Current APUs work by partitioning off a chunk of main memory and holding onto it for dear life.  Some memory can be dynamically allocated, depending on the architecture we are dealing with.  Typically upon boot the integrated graphics will partition off a section of memory and keep it for its own.  The CPU cannot address that memory, and in fact it appears gone for all intents and purposes.  hUMA will change this.  The entire memory space will be available to both the CPU and GPU, and they end up sharing this resource just as another CPU with full coherency would with the primary CPU.  This not only applies to the physical memory, but also to the virtual memory space.

Standalone GPUs can benefit from HSA, but not to the extent of an APU.  A dedicated GPU will have its own attached memory as well as shared memory with the main CPU.  Due to the communication latency issues of writing from main memory to the video card’s memory, it is not nearly as seamless as what an APU can accomplish.  It makes sense that such a setup would benefit a solution with a shared memory pool as well as a shared memory controller.  Everything else involves more latency and differing amounts and types of memory.

As seen in the slides, AMD has covered the very high level design features of hUMA.  The first product that will feature this architecture will be the Kaveri based APUs, which will be introduced in 2H 2013.  These are Steamroller based parts with a GCN based graphics portion.  AMD is not giving more specific guidance about when this product will be released, but from all indications it will be more of a Q4 product in terms of availability.  Something of note is that the recently released Kabini processor does not fully utilize hUMA.  Though the APU features the latest Jaguar low power CPU core and the latest generation GCN based graphics portion, it is not a fully hUMA enabled part.  It appears to have the same basic limitations as the previous Llano and current Trinity APUs when it comes to memory allocation and sharing.

The greatest advantage of hUMA is likely that of the ease of programming as compared to current OpenCL and CUDA based solutions.  Often functions have to be programmed twice, once for the GPU and once for the CPU, and then results have to be copied over from the individual memory pools so the other unit can read the results attained by the other.  This is not only a lot of extra work, but the knowledge needed to adequately do this was typically reserved for elite level programmers with a keen understanding of the two different programming models.

Here we can see exactly how performance with CPUs and GPUs have compared in terms of pure GFLOPs.  Parallel computing, while not perfect for every workload, has a lot of potential if programming is implemented effectively.

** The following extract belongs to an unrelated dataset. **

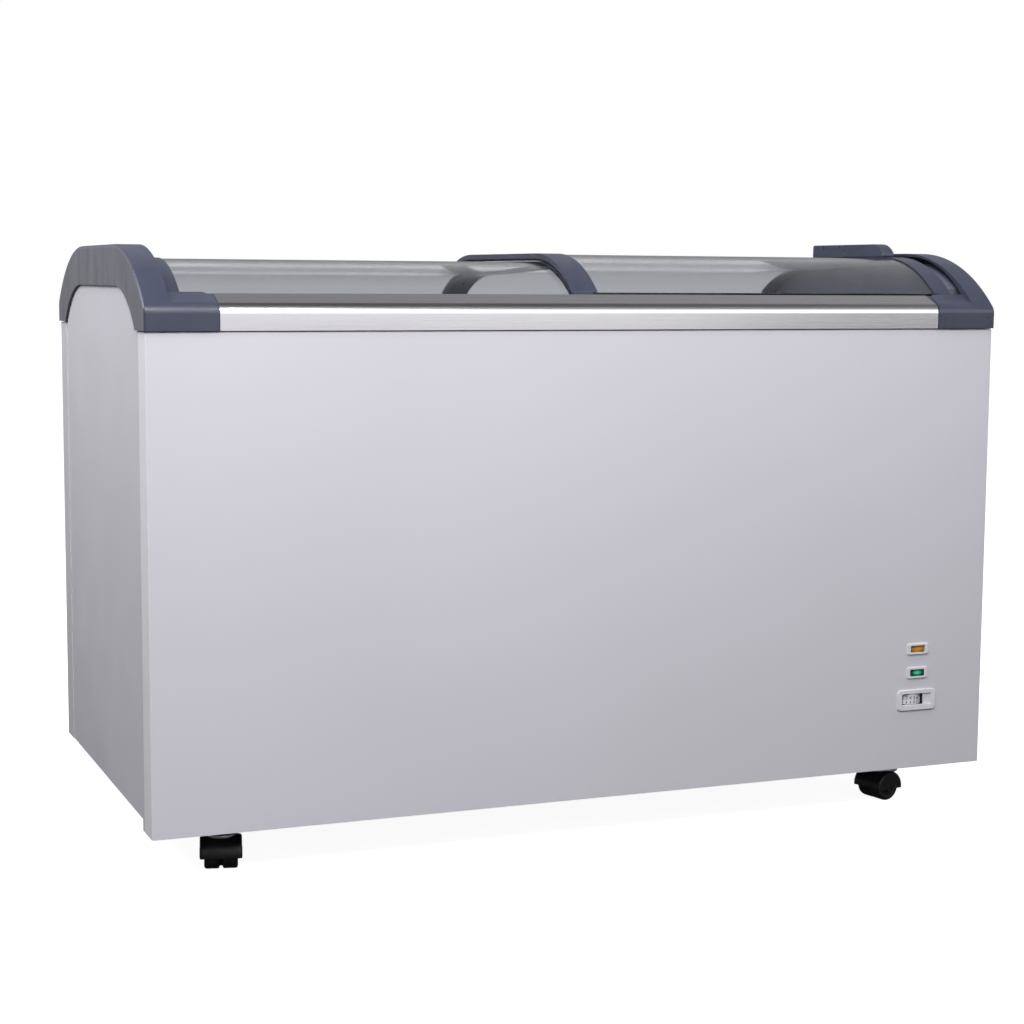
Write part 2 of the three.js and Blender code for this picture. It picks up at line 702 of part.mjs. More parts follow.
function makeControls() {
  part("power_switch_bezel", bezel(SWITCH_Z, [39, 18], [33, 13], [26, 11], 0.9), "whitePlastic");
  const rocker = [
    [-11.6, -4],
    [0, -2.4],
    [11.6, -4],
    [12.1, 2],
    [9, 5],
    [-9, 5],
    [-12.1, 2],
  ].map(([u, v]) => new THREE.Vector2(u, v).rotateAround(new THREE.Vector2(), -ROCKER_TILT));
  const outline = rocker.map(({ x, y }) => [CONTROLS_X + x, toY(6) + y]);
  part("power_switch_rocker", extrude("z", outline, SWITCH_Z - 5, SWITCH_Z + 5), "amber");

  part("indicator_lamp_bezel", bezel(LAMP_Z, [38, 18.5], [33, 13], [26, 11], 0.9), "whitePlastic");
  const lens = roundedRectangle(CONTROLS_X, LAMP_Z, 25.4, 10.4, 1.2, 2);
  part("indicator_lamp_lens", extrude("y", lens, toY(1.1), toY(12)), "green");

  part("thermostat_bezel", thermostatBezel(), "whitePlastic");
  const { x, z, radius, height, depth } = DIAL;
  const centre = [x, toY(depth), z];
  const dial = cylinder("z", radius, height, centre, 36);
  part("thermostat_dial", cut(dial, cylinder("z", 3, height + 2, centre, 12)), "whitePlastic");
  const pinLength = 4;
  const arm = (sign) => {
    const z0 = z + sign * (height / 2 + 0.6);
    const z1 = z0 + sign * 2.5;
    const plate = block(x - 10, x + 10, depth - 8, 60, Math.min(z0, z1), Math.max(z0, z1));
    const pin = cylinder("z", 2.6, pinLength + 1, [x, toY(depth), z0 - sign * (pinLength / 2 - 0.5)], 12);
    return join([plate, pin]);
  };
  const back = block(x - 20, x + 20, 56, 80, z - 14, z + 14);
  part("thermostat_body", join([back, arm(1), arm(-1)]), "blackPlastic");
}

function thermostatBezel() {
  const window = roundedRectangle(CONTROLS_X, DIAL.z, 54, 18, 2, 2);
  const plate = roundedRectangle(CONTROLS_X, THERMOSTAT_Z, 70, 33.5, 5, 4);
  const spigot = roundedRectangle(CONTROLS_X, THERMOSTAT_Z, 58.5, 26.5, 2, 2);
  return join([
    extrude("y", plate, toY(0.5), toY(2.7), [window]),
    extrude("y", spigot, toY(2.6), toY(5), [window]),
  ]);
}

// ---- machine compartment ----
function makeCompressor() {
  const [x, y] = [COMPRESSOR.x, toY(COMPRESSOR.depth)];
  const pot = [
    [0, 96],
    [60, 98],
    [82, 112],
    [88, 130],
    [88, 210],
    [84, 240],
    [62, 264],
    [30, 274],
    [0, 276],
  ];
  const foot = COMPRESSOR.foot;
  const feet = extrude("z", roundedRectangle(x, y, 220, 150, 20), foot, foot + 3.5);
  const stand = turned([[0, 3], [40, 3], [46, 18], [0, 18]], [x, y, foot], 16);
  part("compressor", join([turned(pot, [x, y, 0], 28), stand, feet]), "blackPlastic");
  const { depth0, depth1, halfWidth, z0, z1 } = RELAY_BOX;
  part("start_relay_box", block(x - halfWidth, x + halfWidth, depth0, depth1, z0, z1), "blackPlastic");
}

function makeCondenser() {
  const { x0, x1, depth0, depth1, z0, z1 } = CONDENSER;
  const fins = [];
  for (let x = x0; x <= x1 - 2; x += 35) {
    fins.push(block(x, x + 2, depth0, depth1, z0, z1));
  }
  const tubes = [];
  for (let z = z0 + 35; z < z1; z += 55) {
    tubes.push(cylinder("x", 6, x1 - x0 + 12, [(x0 + x1) / 2, toY((depth0 + depth1) / 2), z], 8));
  }
  part("condenser", join([...fins, ...tubes]), "aluminium");
}

function makeFan() {
  const { x, depth, z, radius } = FAN;
  const plate = roundedRectangle(x, z, 240, 230, 10);
  const circle = (r, n) => Array.from({ length: n }, (_, i) => {
    const angle = (i / n) * 2 * Math.PI;
    return [x + r * Math.cos(angle), z + r * Math.sin(angle)];
  });
  const shroud = join([
    extrude("y", plate, toY(depth - 20), toY(depth - 17), [circle(radius + 6, 32)]),
    extrude("y", circle(radius + 9, 32), toY(depth - 18), toY(depth + 14), [circle(radius + 6, 32)]),
  ]);
  part("fan_shroud", shroud, "blackPlastic");

  const blades = [];
  for (let i = 0; i < 5; i += 1) {
    const blade = new THREE.BoxGeometry(radius - 22, 2.5, 46);
    blade.rotateX(THREE.MathUtils.degToRad(28));
    blade.translate((radius + 22) / 2, 0, 0);
    blade.rotateY((i / 5) * 2 * Math.PI);
    blade.translate(x, toY(depth), z);
    blades.push(solidOf(blade));
  }
  const hub = cylinder("y", FAN.hub, 24, [x, toY(depth), z], 20);
  part("fan_blade", join([hub, ...blades]), "blackPlastic");
  const motor = cylinder("y", FAN.motorRadius, 50, [x, toY(depth + 39), z], 20);
  const bracket = block(x - 118, x + 118, depth + 66, depth + 70, z - 8, z + 8);
  const legs = [-1, 1].map((side) => {
    const inner = x + side * 110;
    const [x0, x1] = [Math.min(inner, inner + side * 8), Math.max(inner, inner + side * 8)];
    return block(x0, x1, depth - 16.6, depth + 70, z - 8, z + 8);
  });
  const boss = cylinder("y", 12, 8, [x, toY(depth + 66), z], 12);
  part("fan_motor", join([motor, boss, bracket, ...legs]), "zincSteel");
}

function makeCompartmentFittings() {
  const drier = [[0, 0], [4, 2], [4, 10], [11, 18], [11, 84], [4, 92], [4, 100], [0, 102]];
  part("filter_drier", turned(drier, [DRIER.x, toY(DRIER.depth), DRIER.z], 16), "copper");
  const { x0, x1, depth0, depth1, z0, z1, wall } = TRAY;
  const tray = block(x0, x1, depth0, depth1, z0, z1);
  const basin = block(x0 + wall, x1 - wall, depth0 + wall, depth1 - wall, z0 + wall, z1 + wall);
  part("drip_tray", cut(tray, basin), "blackPlastic");
  const back = DEPTH - PANEL_INSET;
  const gland = join([
    cylinder("y", GLAND.hole - 0.5, 14, [GLAND.x, toY(back - 5), GLAND.z], 20),
    cylinder("y", GLAND.hole + 3, 2.5, [GLAND.x, toY(back + 1.6), GLAND.z], 20),
  ]);
  const cordHole = cylinder("y", GLAND.cordRadius, 60, [GLAND.x, toY(back), GLAND.z], 12);
  part("cable_gland", cut(gland, cordHole), "blackPlastic");
}

// ---- casters ----
// Modelled with the swivel axis at the origin, the axle along X and the trail toward -Y.
function casterFork() {
  const axle = [0, -CASTER_TRAIL, WHEEL_RADIUS];
  const width = 2 * FORK.halfWidth;
  const under = (halfWidth, top) => block(-halfWidth, halfWidth, DEPTH / 2 - 60, DEPTH / 2 + 60, -10, top);
  const hood = cut(cylinder("x", FORK.hoodRadius, width, axle, 24), under(width, FORK.hoodFoot));
  const bosses = cylinder("x", FORK.bossRadius, width, axle, 12);
  const disc = turned([[0, 46], [23, 46], [24, 47.5], [24, 50], [22, 51.5], [0, 51.5]], [0, -9, 0], 20);
  const pinLength = SWIVEL_PIN.top - SWIVEL_PIN.bottom;
  const pin = cylinder("z", SWIVEL_PIN.radius, pinLength, [0, 0, SWIVEL_PIN.bottom + pinLength / 2], 16);
  const wheelSpace = cylinder("x", WHEEL_RADIUS + 1, 2 * FORK.space, axle, 24);
  const mouth = under(FORK.space, FORK.hoodFoot + 0.1);
  const bore = cylinder("x", FORK.bore, 80, axle, 12);
  return cut(join([hood, bosses, disc, pin]), wheelSpace, mouth, bore);
}

function casterPlate() {
  const { size, corner, bottom, top } = CASTER_PLATE;
  const plate = extrude("z", roundedRectangle(0, 0, size, size, corner), bottom, top);
  const cup = turned([[0, 53], [18, 53], [22, 56], [22, bottom + 0.5], [0, bottom + 0.5]], [0, 0, 0], 20);
  return cut(join([plate, cup]), cylinder("z", SWIVEL_PIN.radius + 0.4, 30, [0, 0, 62], 16));
}

// Two wheels on one axle, which turns in the fork's bores.
function casterWheels() {
  const r = WHEEL_RADIUS;
  const profile = [
    [0, -29.5],
    [3, -29.5],
    [3, -24],
    [r - 3, -24],
    [r, -20],
    [r, -3],
    [r - 4, -1.5],
    [r - 4, 1.5],
    [r, 3],
    [r, 20],
    [r - 3, 24],
    [3, 24],
    [3, 29.5],
    [0, 29.5],
  ].map(([radius, across]) => new THREE.Vector2(radius, across));
  const geometry = new THREE.LatheGeometry(profile, 24);
  geometry.rotateZ(-Math.PI / 2);
  geometry.translate(0, -CASTER_TRAIL, WHEEL_RADIUS);
  return solidOf(geometry);
}

function makeCaster({ name, x, depth, heading }) {
  const frame = new THREE.Group();
  frame.position.set(x, toY(depth), 0);
  frame.rotation.z = THREE.MathUtils.degToRad(heading);
  freezer.add(frame);
  part(`${name}_caster_plate`, casterPlate(), "zincSteel", frame);
  part(`${name}_caster_fork`, casterFork(), "blackPlastic", frame);
  part(`${name}_caster_wheels`, casterWheels(), "blackPlastic", frame);
}

makeFrontPanel();
makeBackPanel();
[-1, 1].forEach((side) => {
  makeSidePanel(side);
  makeEndWall(side);
  makeEndCap(side);
});
makeSideGrille();
makeBasePlate();
makeFoam();
makeLiner();
makeEvaporator();
makeDrain();
makeCollars();
makeLids();
makeControls();
makeCompressor();
makeCondenser();
makeFan();
makeCompartmentFittings();
CASTERS.forEach(makeCaster);

export default freezer;
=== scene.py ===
import json
import math

import bmesh
import bpy
from mathutils import Matrix, Vector


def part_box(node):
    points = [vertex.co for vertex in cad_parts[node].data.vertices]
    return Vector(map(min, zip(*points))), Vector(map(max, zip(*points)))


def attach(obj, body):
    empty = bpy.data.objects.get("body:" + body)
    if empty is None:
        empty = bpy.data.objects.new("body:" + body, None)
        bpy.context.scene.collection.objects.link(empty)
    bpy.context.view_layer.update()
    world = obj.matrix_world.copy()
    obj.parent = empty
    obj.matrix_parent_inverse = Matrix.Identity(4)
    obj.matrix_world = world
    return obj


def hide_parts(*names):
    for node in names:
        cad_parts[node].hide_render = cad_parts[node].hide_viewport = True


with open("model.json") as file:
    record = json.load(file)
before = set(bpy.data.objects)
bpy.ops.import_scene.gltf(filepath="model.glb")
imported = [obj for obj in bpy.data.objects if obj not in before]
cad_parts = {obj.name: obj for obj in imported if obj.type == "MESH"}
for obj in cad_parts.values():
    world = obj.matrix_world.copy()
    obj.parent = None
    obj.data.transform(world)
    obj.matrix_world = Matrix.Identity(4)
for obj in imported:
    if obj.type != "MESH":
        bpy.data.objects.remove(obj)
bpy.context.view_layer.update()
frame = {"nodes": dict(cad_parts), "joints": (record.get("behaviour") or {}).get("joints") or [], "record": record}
NODES = frame["nodes"]
MM = 0.001

# ---- what the frame says ----
JOINTS = {joint["name"]: joint for joint in frame["joints"]}
CORNERS = ("front_left", "front_right", "rear_left", "rear_right")


# ---- camera ----
CAMERA_PLACE = Vector((-1.2542, -3.0679, 0.8446))
CAMERA_AZIMUTH = math.radians(22.061)
CAMERA_PITCH = math.radians(-6.5347)
CAMERA_ROLL = math.radians(0.386)
CAMERA_LENS = 71.93


def make_camera():
    level = math.cos(CAMERA_PITCH)
    forward = Vector((
        math.sin(CAMERA_AZIMUTH) * level,
        math.cos(CAMERA_AZIMUTH) * level,
        math.sin(CAMERA_PITCH),
    ))
    right = forward.cross(Vector((0, 0, 1))).normalized()
    up = right.cross(forward)
    turned_right = right * math.cos(CAMERA_ROLL) + up * math.sin(CAMERA_ROLL)
    turned_up = up * math.cos(CAMERA_ROLL) - right * math.sin(CAMERA_ROLL)
    data = bpy.data.cameras.new("camera")
    data.sensor_width = 36
    data.lens = CAMERA_LENS
    camera = bpy.data.objects.new("camera", data)
    bpy.context.scene.collection.objects.link(camera)
    turn = Matrix((turned_right, turned_up, -forward)).transposed().to_4x4()
    camera.matrix_world = Matrix.Translation(CAMERA_PLACE) @ turn
    bpy.context.scene.camera = camera


# ---- light and floor ----
def area_light(name, place, target, size, power, tint=(1, 1, 1)):
    data = bpy.data.lights.new(name, "AREA")
    data.shape = "RECTANGLE"
    data.size, data.size_y = size
    data.energy = power
    data.color = tint
    light = bpy.data.objects.new(name, data)
    bpy.context.scene.collection.objects.link(light)
    light.location = place
    direction = Vector(target) - Vector(place)
    light.rotation_euler = direction.to_track_quat("-Z", "Y").to_euler()


def make_lights():
    area_light("key_softbox", (-1.0, -2.3, 2.7), (-0.1, -0.3, 0.6), (2.4, 1.4), 92)
    area_light("side_softbox", (-1.75, 0.1, 1.72), (-0.68, 0.05, 0.75), (0.9, 0.7), 15.5)
    area_light("top_softbox", (0.3, -0.9, 3.0), (0.2, -0.2, 0.8), (4.0, 0.7), 30)
    bpy.data.objects["top_softbox"].visible_glossy = False
    reflected_card("high_card", (1.7, -2.6, 1.72), (1.7, -0.33, 0.8), (5.2, 1.65), 40)
    reflected_card("low_card", (0.8, -4.2, 0.75), (0.8, 0, 0.75), (3.0, 0.7), 5)


def reflected_card(name, place, target, size, power):
    """A card that only polished surfaces pick up; it throws no light on matt ones."""
    area_light(name, place, target, size, power)
    bpy.data.objects[name].visible_diffuse = False
    bpy.data.objects[name].visible_transmission = False


# How bright the studio is, by the height of the direction: from straight down to straight up.
STUDIO = ((0.0, 0.02), (0.4, 0.05), (0.5, 0.3), (0.8, 0.36), (0.88, 0.28), (0.93, 0.1), (1.0, 0.06))
BEHIND_GLASS = (0.5, 0.51, 0.535)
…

Serial and parallel workloads can be much more adequately assigned to the hardware units that can address them best.  In heavily parallel loads, a GPU can see a 75% reduction in power usage when compared to a traditional CPU doing the same amount of work.  On the other hand, heavily serial work will utilize a CPU to a much greater extent, and therefore take less time and power to achieve the same result as a GPU trying to compute the same load.  By implementing this very key piece of technology, AMD and its HSA partners are hoping to further heterogeneous computing.  This technology is being shared with members of the HSA group with the hope that it will become the standard for heterogeneous systems, much like AMD-64 became the standard for x86 computing.